Extracted material:
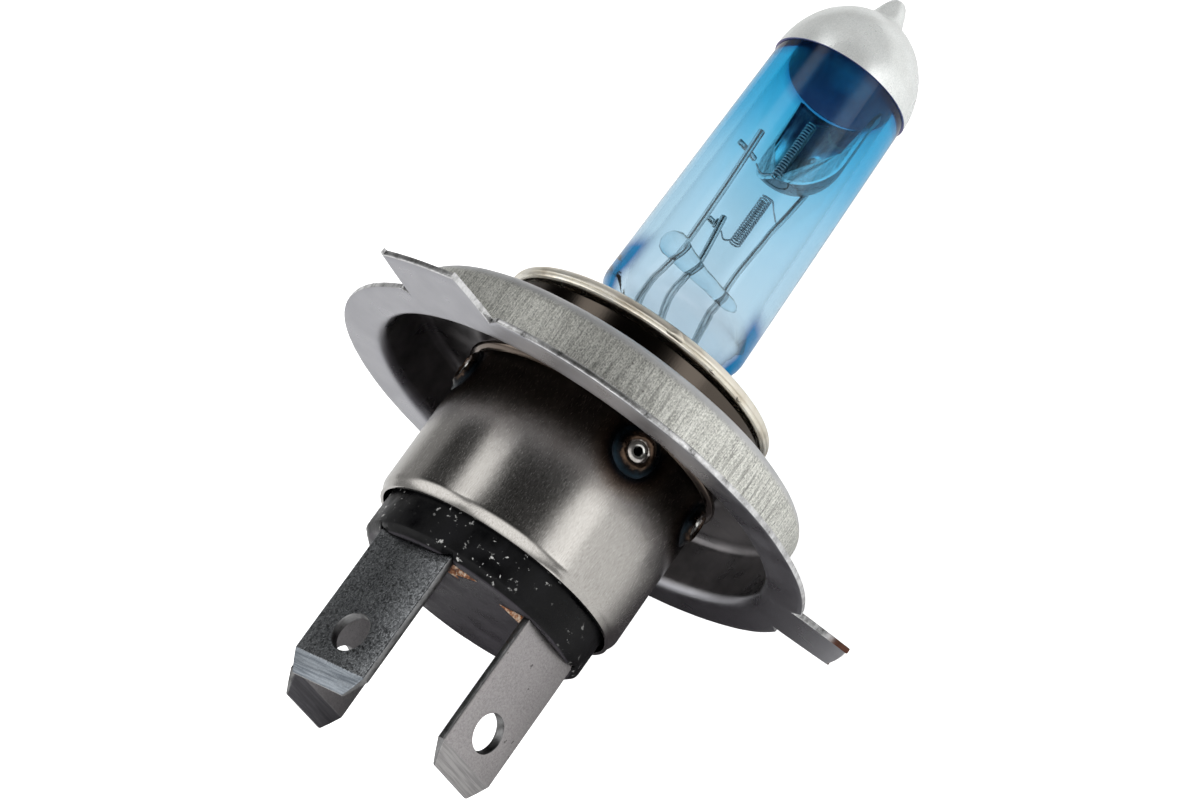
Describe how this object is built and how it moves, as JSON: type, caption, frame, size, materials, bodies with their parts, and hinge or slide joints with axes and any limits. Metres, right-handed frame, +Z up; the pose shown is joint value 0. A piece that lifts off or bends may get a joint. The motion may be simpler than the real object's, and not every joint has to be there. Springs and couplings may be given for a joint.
{
  "type": "headlight bulb",
  "caption": "Halogen headlight bulb with low-beam and high-beam filaments, blue-tinted glass, silver tip coating, lugged steel mounting flange and blade terminals.",
  "frame": {"origin": "centre of the reference plane, the front face of the flange's brim and lugs, on the lamp axis", "axes": "+X along the lamp axis towards the glass tip, +Z up in use (the wide lug and the open side of the shield), +Y to the left seen from the terminals"},
  "size_m": [0.0753, 0.043, 0.0474],
  "materials": {
    "flange_steel": "brushed, satin",
    "polished_nickel": "polished",
    "spring_steel": "satin",
    "barrel_steel": "satin with heat tint",
    "weld_steel": "heat-tinted",
    "black_insulator": "matte",
    "grainy_blade": "grainy tinned",
    "satin_blade": "satin tinned",
    "blue_glass": "clear blue interference tint",
    "silver_coating": "matte metallic paint",
    "clear_quartz": "clear",
    "molybdenum": "drawn wire",
    "tungsten": "coiled wire",
    "shield_metal": "bright sheet"
  },
  "bodies": {
    "root": {"mounting_flange": "flange_steel", "focusing_collar": "polished_nickel", "pinch_clip": "spring_steel", "base_barrel": "barrel_steel", "weld_eyelet_1": "weld_steel", "weld_eyelet_2": "weld_steel", "weld_eyelet_3": "weld_steel", "weld_eyelet_4": "weld_steel", "insulator_disc": "black_insulator", "terminal_top": "grainy_blade", "terminal_right": "satin_blade", "terminal_left": "satin_blade", "glass_envelope": "blue_glass", "silver_end_cap": "silver_coating", "quartz_bridge": "clear_quartz", "low_foil": "molybdenum", "high_foil": "molybdenum", "common_foil": "molybdenum", "low_wire": "molybdenum", "high_wire": "molybdenum", "common_wire": "molybdenum", "low_lead": "molybdenum", "high_lead": "molybdenum", "common_lead": "molybdenum", "low_beam_cross_pin": "molybdenum", "high_beam_cross_pin": "molybdenum", "low_beam_filament": "tungsten", "high_beam_filament": "tungsten", "low_beam_shield": "shield_metal"}
  },
  "joints": []
}
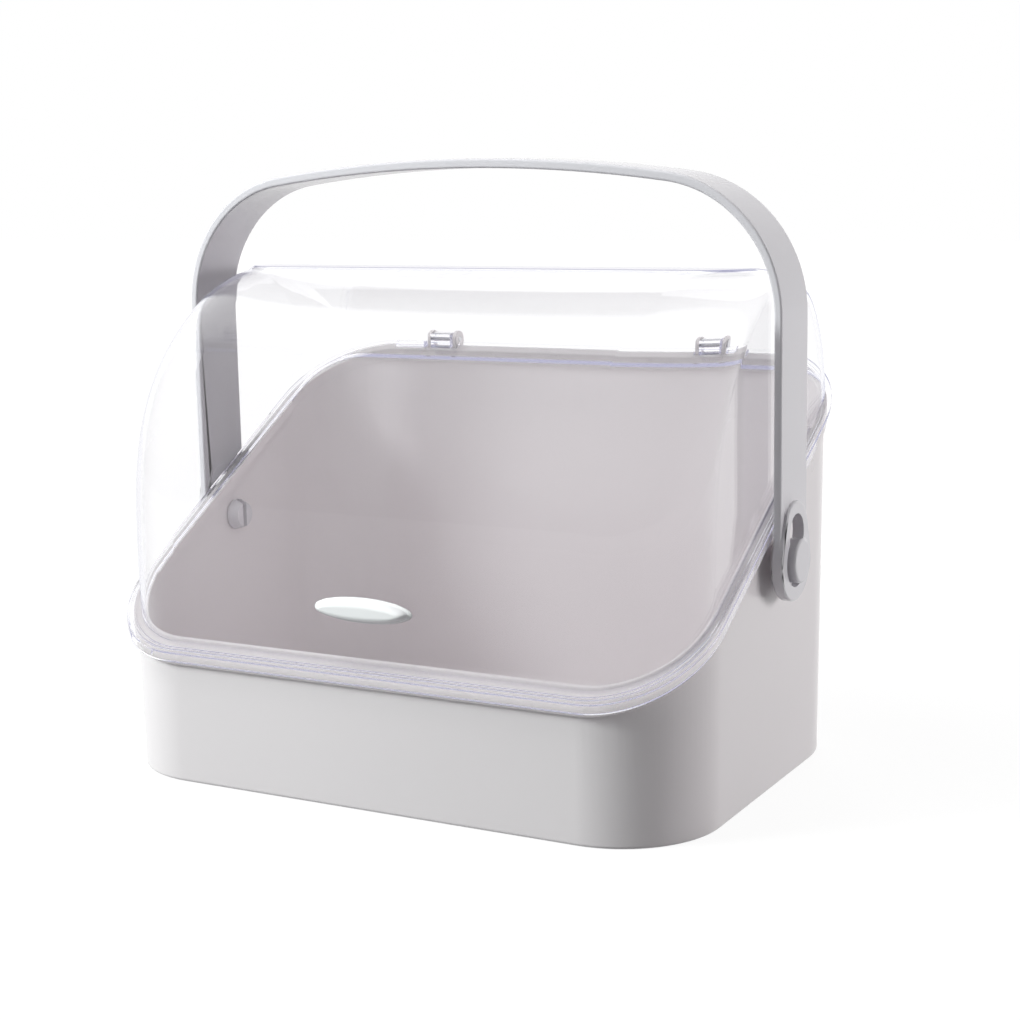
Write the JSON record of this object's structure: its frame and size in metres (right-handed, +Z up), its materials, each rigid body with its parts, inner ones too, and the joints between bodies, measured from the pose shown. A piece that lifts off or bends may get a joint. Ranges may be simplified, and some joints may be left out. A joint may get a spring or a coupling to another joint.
{
  "type": "cosmetic organizer box",
  "caption": "Portable cosmetic storage box: slant-rimmed open tub, clear domed lid hinged at the back, finger pull and swinging U-shaped carrying handle.",
  "frame": {"origin": "centre of the tub's flat base, on the surface that it stands on", "axes": "+X to the right along the width, +Y to the back where the lid hinges, +Z up"},
  "size_m": [0.3278, 0.2217, 0.2877],
  "materials": {
    "tub": "glossy white moulded plastic",
    "lid": "clear moulded plastic",
    "lid_pull": "glossy white moulded plastic",
    "handle": "glossy off-white moulded plastic",
    "pivot_pin": "glossy off-white moulded plastic",
    "hinge_pin": "bright steel wire"
  },
  "bodies": {
    "tub": {"tub": "tub", "pivot_pin_left": "pivot_pin", "pivot_pin_right": "pivot_pin", "hinge_pin_left": "hinge_pin", "hinge_pin_right": "hinge_pin"},
    "lid": {"lid": "lid", "lid_pull": "lid_pull"},
    "handle": {"handle": "handle"}
  },
  "joints": [
    {"name": "lid_hinge", "type": "hinge", "parent": "tub", "child": "lid", "pos_m": [0, 0.10856, 0.19353], "axis": [-1, 0, 0], "range_deg": [0, 7]},
    {"name": "handle_swing", "type": "hinge", "parent": "tub", "child": "handle", "pos_m": [0, 0.0065, 0.1075], "axis": [1, 0, 0], "range_deg": [-115, 115]}
  ]
}
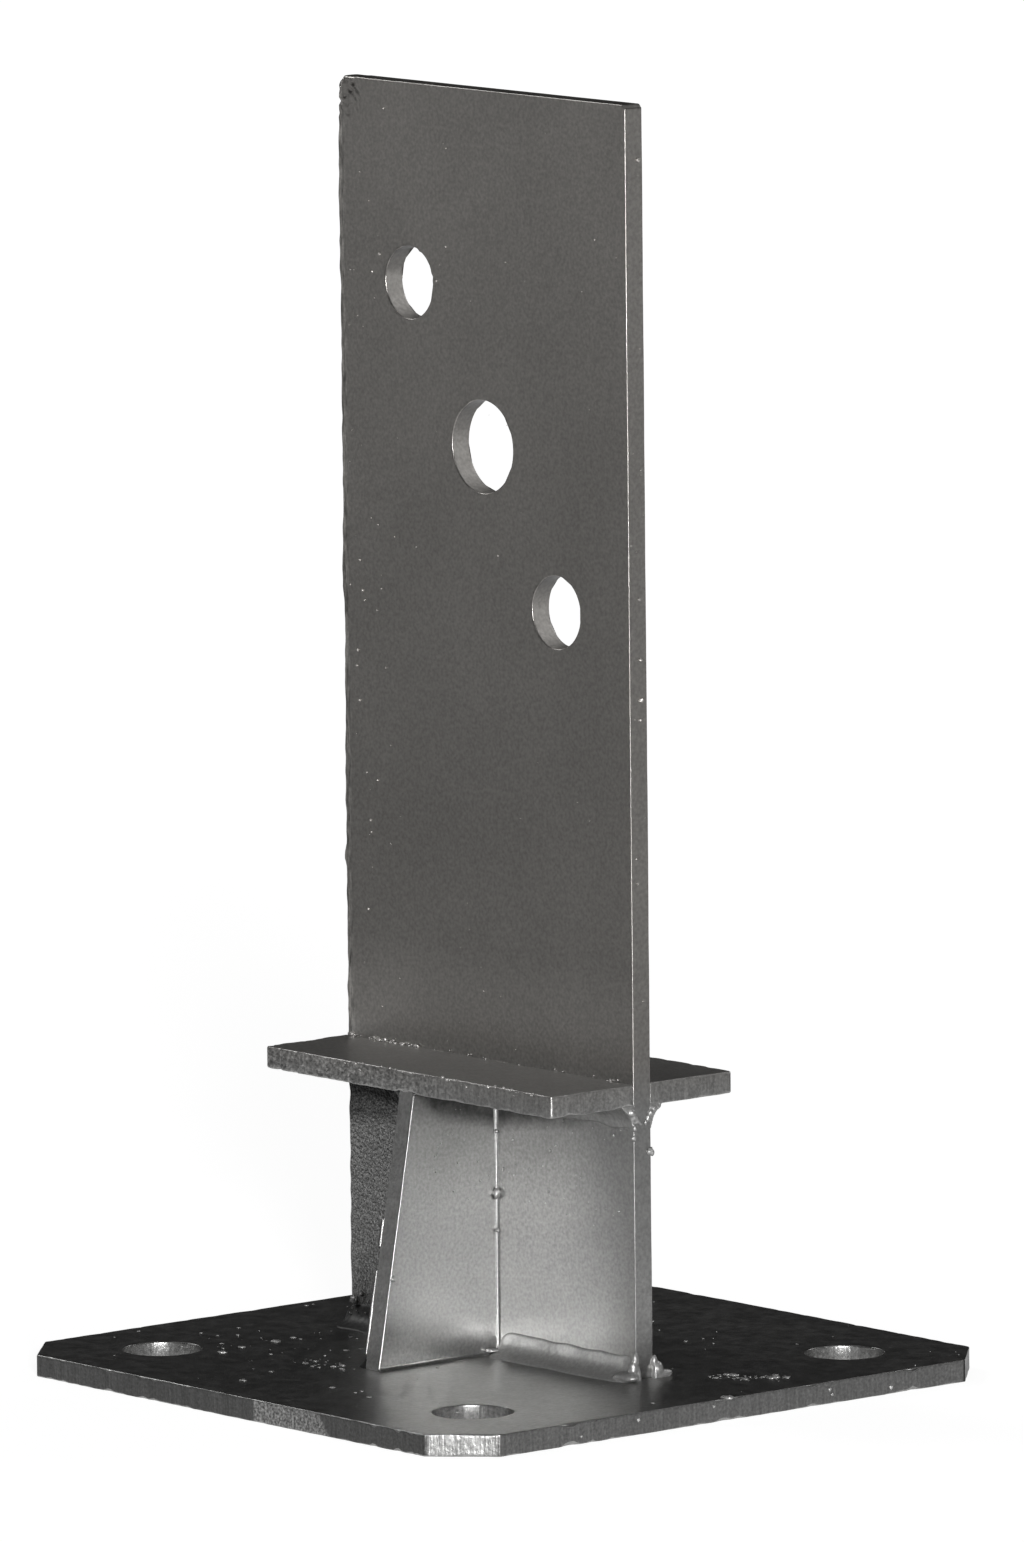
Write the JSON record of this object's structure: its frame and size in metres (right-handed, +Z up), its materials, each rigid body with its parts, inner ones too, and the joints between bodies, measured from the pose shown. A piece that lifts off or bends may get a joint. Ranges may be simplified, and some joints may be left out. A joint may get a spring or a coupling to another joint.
{
  "type": "post base anchor",
  "caption": "Welded steel post base: a bolt-down plate with clipped corners carries an upright knife plate with cross bolt holes, a raised seat and gussets under it.",
  "frame": {"origin": "middle of the base plate's underside, on the ground", "axes": "+Z up along the knife plate's height, X along the knife plate's width, +Y out of its rear face; the front face looks towards -Y"},
  "size_m": [0.16, 0.16, 0.29],
  "materials": {
    "painted_plate": "dark metallic grey paint, semi-gloss, over plain sheared plate",
    "painted_bead": "the same grey paint over rippled weld metal"
  },
  "bodies": {
    "root": {"base_plate": "painted_plate", "knife_plate": "painted_plate", "seat_plate_front": "painted_plate", "seat_plate_rear": "painted_plate", "gusset_front": "painted_plate", "gusset_rear": "painted_plate", "weld_foot_front_right": "painted_bead", "weld_foot_front_left": "painted_bead", "weld_foot_rear_right": "painted_bead", "weld_foot_rear_left": "painted_bead", "weld_seat_front_right": "painted_bead", "weld_seat_front_left": "painted_bead", "weld_seat_rear_right": "painted_bead", "weld_seat_rear_left": "painted_bead", "weld_gusset_foot_front": "painted_bead", "weld_gusset_foot_rear": "painted_bead", "weld_gusset_side_front": "painted_bead", "weld_gusset_side_rear": "painted_bead", "weld_gusset_head_front": "painted_bead", "weld_gusset_head_rear": "painted_bead"}
  },
  "joints": []
}
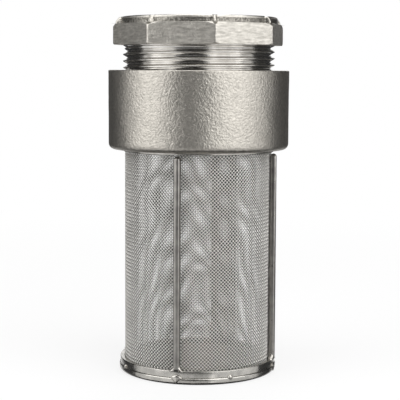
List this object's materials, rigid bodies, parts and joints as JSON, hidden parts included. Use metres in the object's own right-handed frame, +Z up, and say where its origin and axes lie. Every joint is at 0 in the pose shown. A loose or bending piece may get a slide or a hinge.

Task requirements: Take the entries and copy them out exactly.

Output of the task:
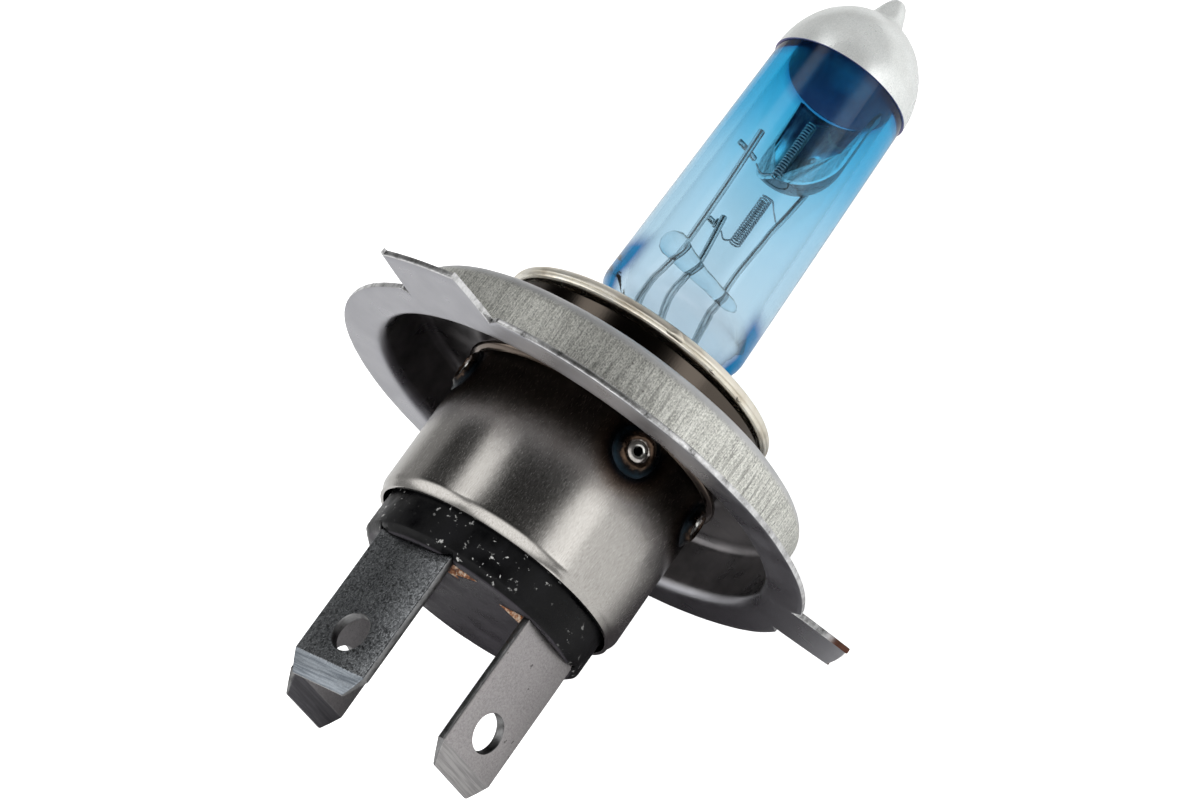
Describe how this object is built and how it moves, as JSON: type, caption, frame, size, materials, bodies with their parts, and hinge or slide joints with axes and any limits. Metres, right-handed frame, +Z up; the pose shown is joint value 0. A piece that lifts off or bends may get a joint. The motion may be simpler than the real object's, and not every joint has to be there. Springs and couplings may be given for a joint.
{
  "type": "headlight bulb",
  "caption": "Halogen headlight bulb with low-beam and high-beam filaments, blue-tinted glass, silver tip coating, lugged steel mounting flange and blade terminals.",
  "frame": {"origin": "centre of the reference plane, the front face of the flange's brim and lugs, on the lamp axis", "axes": "+X along the lamp axis towards the glass tip, +Z up in use (the wide lug and the open side of the shield), +Y to the left seen from the terminals"},
  "size_m": [0.0753, 0.043, 0.0474],
  "materials": {
    "flange_steel": "brushed, satin",
    "polished_nickel": "polished",
    "spring_steel": "satin",
    "barrel_steel": "satin with heat tint",
    "weld_steel": "heat-tinted",
    "black_insulator": "matte",
    "grainy_blade": "grainy tinned",
    "satin_blade": "satin tinned",
    "blue_glass": "clear blue interference tint",
    "silver_coating": "matte metallic paint",
    "clear_quartz": "clear",
    "molybdenum": "drawn wire",
    "tungsten": "coiled wire",
    "shield_metal": "bright sheet"
  },
  "bodies": {
    "root": {"mounting_flange": "flange_steel", "focusing_collar": "polished_nickel", "pinch_clip": "spring_steel", "base_barrel": "barrel_steel", "weld_eyelet_1": "weld_steel", "weld_eyelet_2": "weld_steel", "weld_eyelet_3": "weld_steel", "weld_eyelet_4": "weld_steel", "insulator_disc": "black_insulator", "terminal_top": "grainy_blade", "terminal_right": "satin_blade", "terminal_left": "satin_blade", "glass_envelope": "blue_glass", "silver_end_cap": "silver_coating", "quartz_bridge": "clear_quartz", "low_foil": "molybdenum", "high_foil": "molybdenum", "common_foil": "molybdenum", "low_wire": "molybdenum", "high_wire": "molybdenum", "common_wire": "molybdenum", "low_lead": "molybdenum", "high_lead": "molybdenum", "common_lead": "molybdenum", "low_beam_cross_pin": "molybdenum", "high_beam_cross_pin": "molybdenum", "low_beam_filament": "tungsten", "high_beam_filament": "tungsten", "low_beam_shield": "shield_metal"}
  },
  "joints": []
}
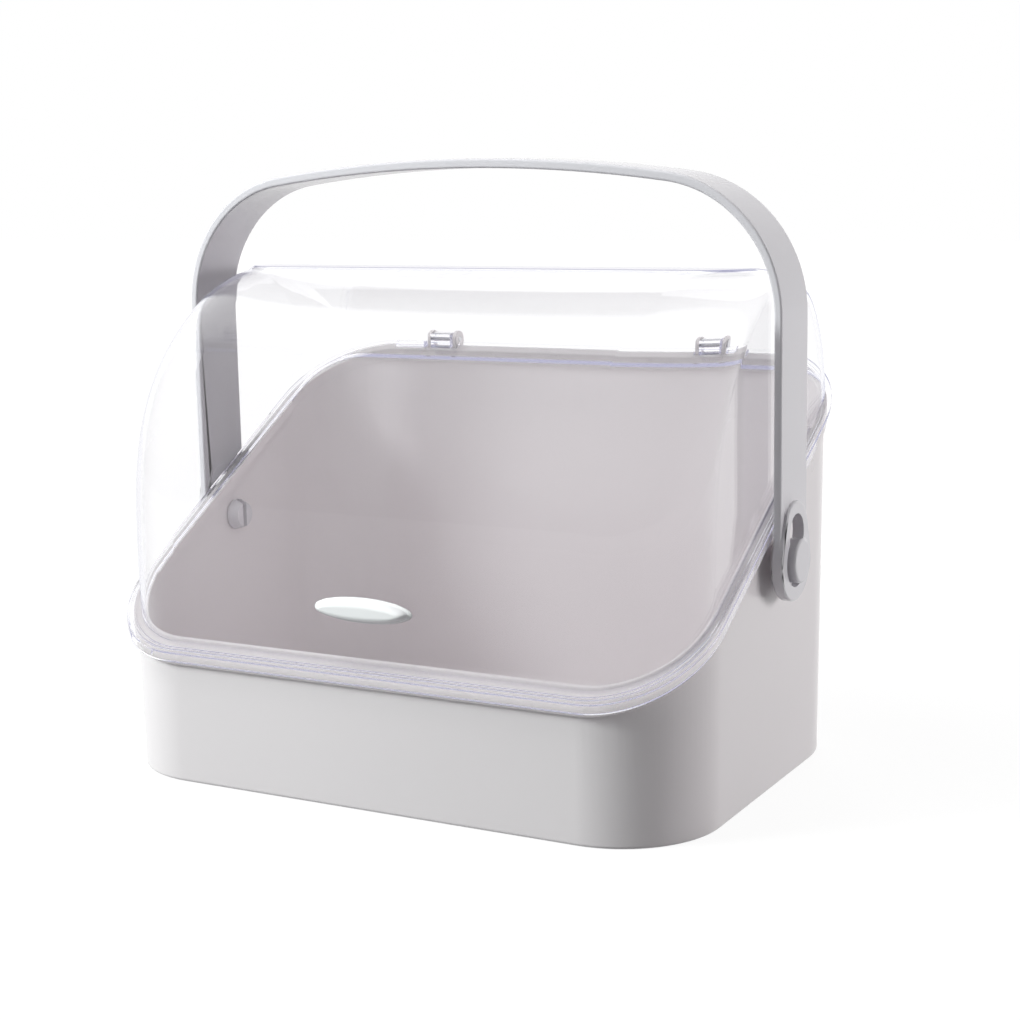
Write the JSON record of this object's structure: its frame and size in metres (right-handed, +Z up), its materials, each rigid body with its parts, inner ones too, and the joints between bodies, measured from the pose shown. A piece that lifts off or bends may get a joint. Ranges may be simplified, and some joints may be left out. A joint may get a spring or a coupling to another joint.
{
  "type": "cosmetic organizer box",
  "caption": "Portable cosmetic storage box: slant-rimmed open tub, clear domed lid hinged at the back, finger pull and swinging U-shaped carrying handle.",
  "frame": {"origin": "centre of the tub's flat base, on the surface that it stands on", "axes": "+X to the right along the width, +Y to the back where the lid hinges, +Z up"},
  "size_m": [0.3278, 0.2217, 0.2877],
  "materials": {
    "tub": "glossy white moulded plastic",
    "lid": "clear moulded plastic",
    "lid_pull": "glossy white moulded plastic",
    "handle": "glossy off-white moulded plastic",
    "pivot_pin": "glossy off-white moulded plastic",
    "hinge_pin": "bright steel wire"
  },
  "bodies": {
    "tub": {"tub": "tub", "pivot_pin_left": "pivot_pin", "pivot_pin_right": "pivot_pin", "hinge_pin_left": "hinge_pin", "hinge_pin_right": "hinge_pin"},
    "lid": {"lid": "lid", "lid_pull": "lid_pull"},
    "handle": {"handle": "handle"}
  },
  "joints": [
    {"name": "lid_hinge", "type": "hinge", "parent": "tub", "child": "lid", "pos_m": [0, 0.10856, 0.19353], "axis": [-1, 0, 0], "range_deg": [0, 7]},
    {"name": "handle_swing", "type": "hinge", "parent": "tub", "child": "handle", "pos_m": [0, 0.0065, 0.1075], "axis": [1, 0, 0], "range_deg": [-115, 115]}
  ]
}
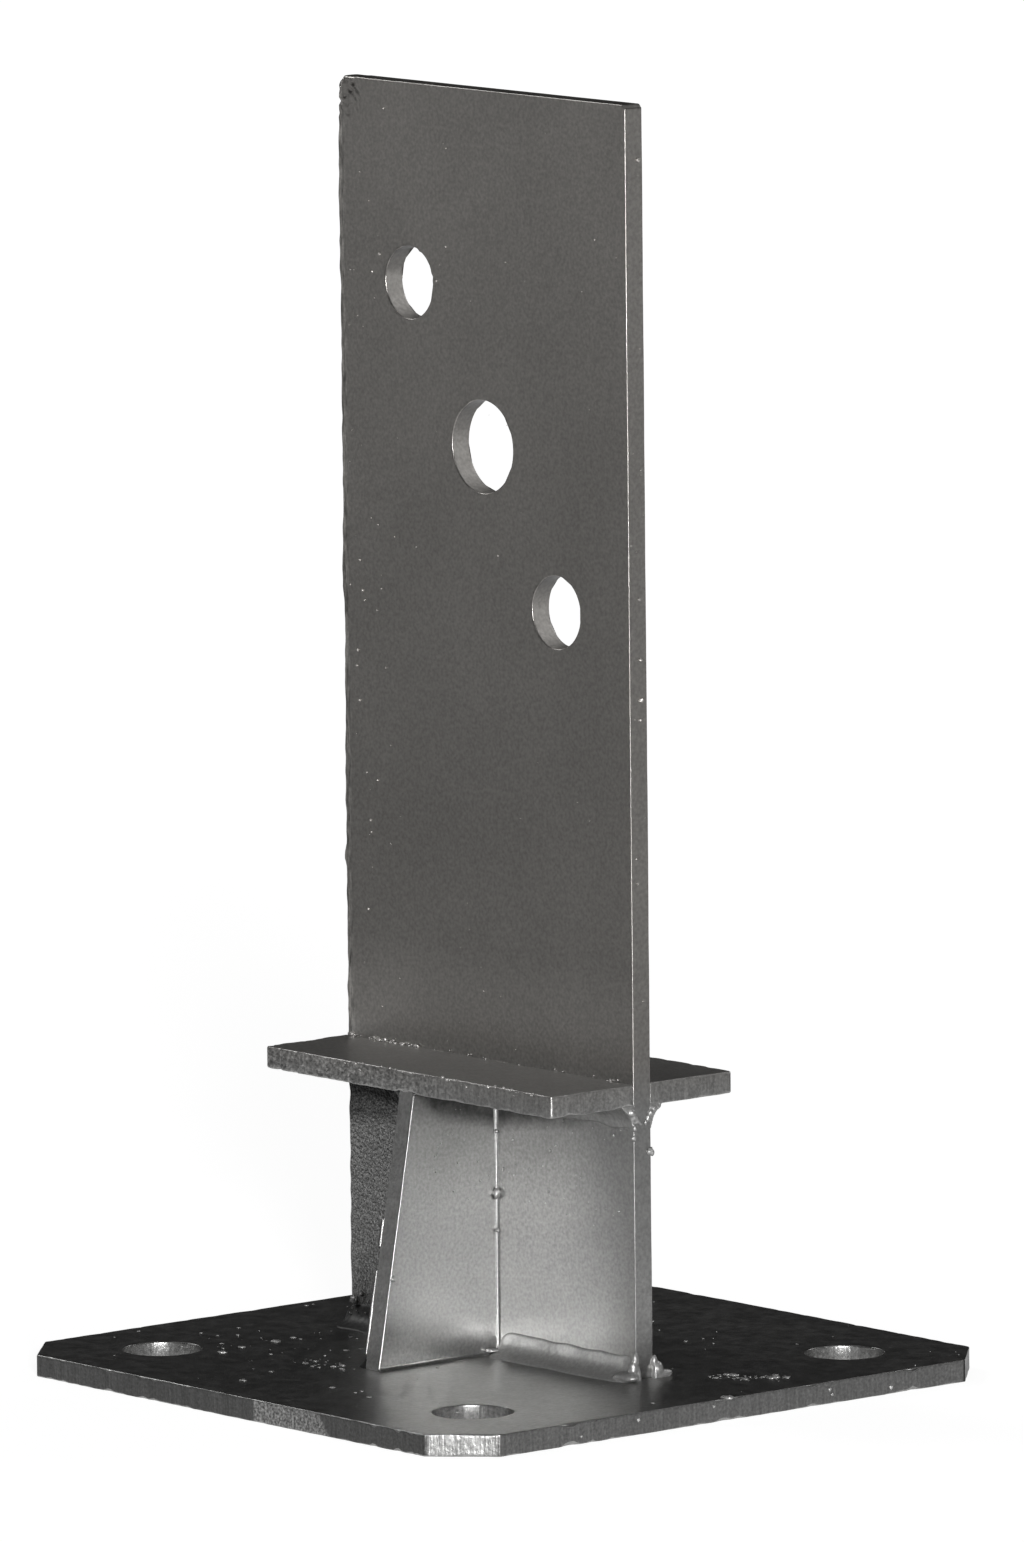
Write the JSON record of this object's structure: its frame and size in metres (right-handed, +Z up), its materials, each rigid body with its parts, inner ones too, and the joints between bodies, measured from the pose shown. A piece that lifts off or bends may get a joint. Ranges may be simplified, and some joints may be left out. A joint may get a spring or a coupling to another joint.
{
  "type": "post base anchor",
  "caption": "Welded steel post base: a bolt-down plate with clipped corners carries an upright knife plate with cross bolt holes, a raised seat and gussets under it.",
  "frame": {"origin": "middle of the base plate's underside, on the ground", "axes": "+Z up along the knife plate's height, X along the knife plate's width, +Y out of its rear face; the front face looks towards -Y"},
  "size_m": [0.16, 0.16, 0.29],
  "materials": {
    "painted_plate": "dark metallic grey paint, semi-gloss, over plain sheared plate",
    "painted_bead": "the same grey paint over rippled weld metal"
  },
  "bodies": {
    "root": {"base_plate": "painted_plate", "knife_plate": "painted_plate", "seat_plate_front": "painted_plate", "seat_plate_rear": "painted_plate", "gusset_front": "painted_plate", "gusset_rear": "painted_plate", "weld_foot_front_right": "painted_bead", "weld_foot_front_left": "painted_bead", "weld_foot_rear_right": "painted_bead", "weld_foot_rear_left": "painted_bead", "weld_seat_front_right": "painted_bead", "weld_seat_front_left": "painted_bead", "weld_seat_rear_right": "painted_bead", "weld_seat_rear_left": "painted_bead", "weld_gusset_foot_front": "painted_bead", "weld_gusset_foot_rear": "painted_bead", "weld_gusset_side_front": "painted_bead", "weld_gusset_side_rear": "painted_bead", "weld_gusset_head_front": "painted_bead", "weld_gusset_head_rear": "painted_bead"}
  },
  "joints": []
}
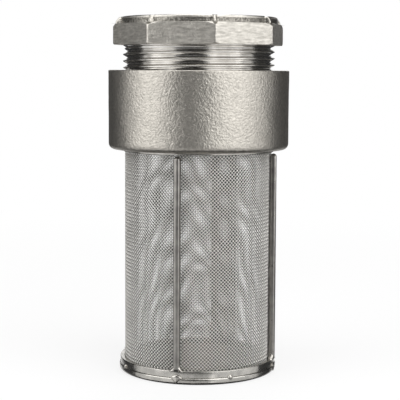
List this object's materials, rigid bodies, parts and joints as JSON, hidden parts included. Use metres in the object's own right-handed frame, +Z up, and say where its origin and axes lie. Every joint is at 0 in the pose shown. A loose or bending piece may get a slide or a hinge.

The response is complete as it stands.